> Aim: Both the line containing "of its print" and the line containing "obj.parent = empty" belong in the answer, along with every line between them; print exactly those.

··········

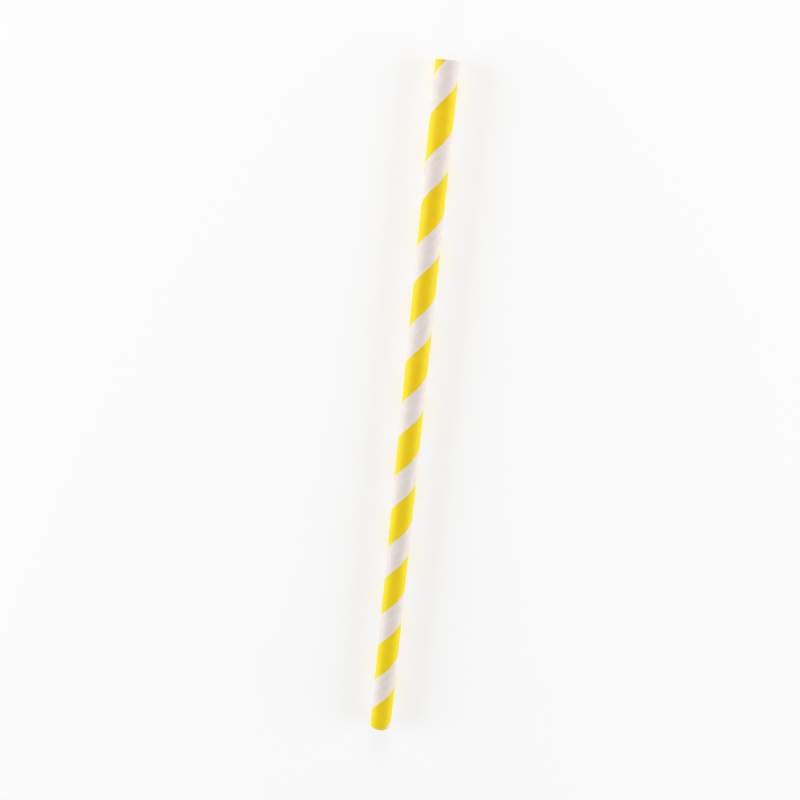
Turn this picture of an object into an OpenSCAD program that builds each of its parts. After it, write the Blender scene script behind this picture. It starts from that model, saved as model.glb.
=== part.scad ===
// Paper drinking straw: a straight tube wound from glued strips of paper, with a printed spiral stripe.
// It lies along X on the plane z = 0, with the middle of its length over the origin.

/* [Tube] */
// Length between the two cut ends
tube_length = 197; // [60:1:260]
// Diameter over the outer ply
tube_d = 6.3; // [5:0.1:12]

/* [Paper] */
// Thickness of the printed outer ply
outer_ply = 0.08; // [0.06:0.01:0.12]
// Thickness of one plain inner ply with its glue
inner_ply = 0.16; // [0.1:0.01:0.2]
// Number of plain inner plies
inner_plies = 2; // [1:1:4]

/* [Stripes] */
// Travel along the tube in one right-handed turn of the stripes
lead = 22.1; // [16:0.1:40]
// Length of the yellow stripe, measured along the tube
yellow_length = 12; // [4:0.1:15]
// White paper between the +X end and the first yellow stripe, along the top line
first_white = 9.8; // [0:0.1:20]

/* [Hidden] */
$fn = 96;

paper_white = [0.94, 0.91, 0.91];
stripe_yellow = [0.98, 0.84, 0.13];

tube_r = tube_d / 2;
wall = outer_ply + inner_plies * inner_ply;
bore_r = tube_r - wall;

// How far a cutting shape runs past the face that it cuts
cut_past = 0.1;

// Corners of the stripe's cutting shape lie this many times further out than the tube's surface
corner_reach = 1.25;
degrees_per_corner = 60;
steps_per_turn = 24;

// Direction of the top line about the tube's own axis, before the tube is laid down
top_angle = 180;
yellow_angle = 360 * yellow_length / lead;
start_angle = top_angle - 360 * (tube_length + cut_past - first_white) / lead;

stripe_run = tube_length + 2 * cut_past;
stripe_turns = stripe_run / lead;

function on_circle(radius, angle) = radius * [cos(angle), sin(angle)];

// Tube wall standing on its end, with its axis on Z
module wound_wall() {
    difference() {
        cylinder(r = tube_r, h = tube_length);
        translate([0, 0, -cut_past])
            cylinder(r = bore_r, h = tube_length + 2 * cut_past);
    }
}

// Slice of a pie that holds the yellow part of the wall at one height
module yellow_slice() {
    sides = ceil(yellow_angle / degrees_per_corner);
    arc = [for (i = [0:sides]) on_circle(corner_reach * tube_r, yellow_angle * i / sides)];
    polygon(concat([[0, 0]], arc));
}

// The slice climbs the tube like a right-handed thread
module yellow_space() {
    translate([0, 0, -cut_past])
        rotate([0, 0, start_angle])
            linear_extrude(
                height = stripe_run, twist = -360 * stripe_turns,
                slices = ceil(stripe_turns * steps_per_turn), segments = 4, $fn = 4
            )
                yellow_slice();
}

// One wall of wound paper, shown in the two colours of its print
module straw_tube() {
    translate([-tube_length / 2, 0, tube_r])
        rotate([0, 90, 0]) {
            color(paper_white)
                difference() {
                    wound_wall();
                    yellow_space();
                }
            color(stripe_yellow)
                intersection() {
                    wound_wall();
                    yellow_space();
                }
        }
}

straw_tube();
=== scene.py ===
import math

import bpy
from mathutils import Matrix, Vector


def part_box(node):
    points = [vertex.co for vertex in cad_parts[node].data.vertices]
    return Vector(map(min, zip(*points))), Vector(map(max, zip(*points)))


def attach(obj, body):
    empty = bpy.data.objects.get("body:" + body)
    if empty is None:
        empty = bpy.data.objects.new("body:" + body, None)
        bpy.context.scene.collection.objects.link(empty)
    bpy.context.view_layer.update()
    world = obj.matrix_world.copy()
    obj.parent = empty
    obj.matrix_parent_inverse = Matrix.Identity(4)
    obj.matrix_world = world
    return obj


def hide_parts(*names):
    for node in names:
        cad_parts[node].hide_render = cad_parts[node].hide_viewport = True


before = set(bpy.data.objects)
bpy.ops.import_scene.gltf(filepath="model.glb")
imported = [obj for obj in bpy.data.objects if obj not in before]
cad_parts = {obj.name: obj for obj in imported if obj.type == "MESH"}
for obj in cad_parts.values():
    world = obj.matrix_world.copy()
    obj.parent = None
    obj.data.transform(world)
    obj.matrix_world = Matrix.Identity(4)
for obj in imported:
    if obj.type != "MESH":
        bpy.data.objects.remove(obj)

mm = 0.001
turn = 2 * math.pi
topLine = 0.25  # of a turn, from +Y to the top of the lying straw
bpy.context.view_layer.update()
print("frame loaded:", ", ".join(sorted(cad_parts)))


# Nodes and formulas, for geometry and shader trees alike

def feed(tree, slot, value):  # a number, a colour or another socket
    if isinstance(value, Field):
        value = value.socket
    if isinstance(value, bpy.types.NodeSocket):
        tree.links.new(value, slot)
    elif value is not None:
        slot.default_value = value


def addNode(tree, kind, sockets=None, **settings):
    made = tree.nodes.new(kind)
    for name, value in settings.items():
        setattr(made, name, value)
    for name, value in (sockets or {}).items():
        feed(tree, made.inputs[name], value)
    return made


def calc(tree, operation, *values):
    made = addNode(tree, "ShaderNodeMath", operation=operation)
    for slot, value in zip(made.inputs, values):
        feed(tree, slot, value)
    return Field(tree, made.outputs[0])


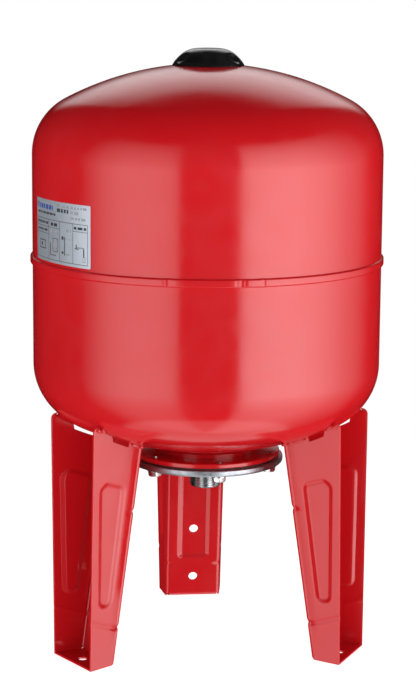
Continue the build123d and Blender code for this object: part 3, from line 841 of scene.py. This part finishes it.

··········

> Response to this task:
// One wall of wound paper, shown in the two colours of its print
module straw_tube() {
    translate([-tube_length / 2, 0, tube_r])
        rotate([0, 90, 0]) {
            color(paper_white)
                difference() {
                    wound_wall();
                    yellow_space();
                }
            color(stripe_yellow)
                intersection() {
                    wound_wall();
                    yellow_space();
                }
        }
}

straw_tube();
=== scene.py ===
import math

import bpy
from mathutils import Matrix, Vector


def part_box(node):
    points = [vertex.co for vertex in cad_parts[node].data.vertices]
    return Vector(map(min, zip(*points))), Vector(map(max, zip(*points)))


def attach(obj, body):
    empty = bpy.data.objects.get("body:" + body)
    if empty is None:
        empty = bpy.data.objects.new("body:" + body, None)
        bpy.context.scene.collection.objects.link(empty)
    bpy.context.view_layer.update()
    world = obj.matrix_world.copy()
    obj.parent = empty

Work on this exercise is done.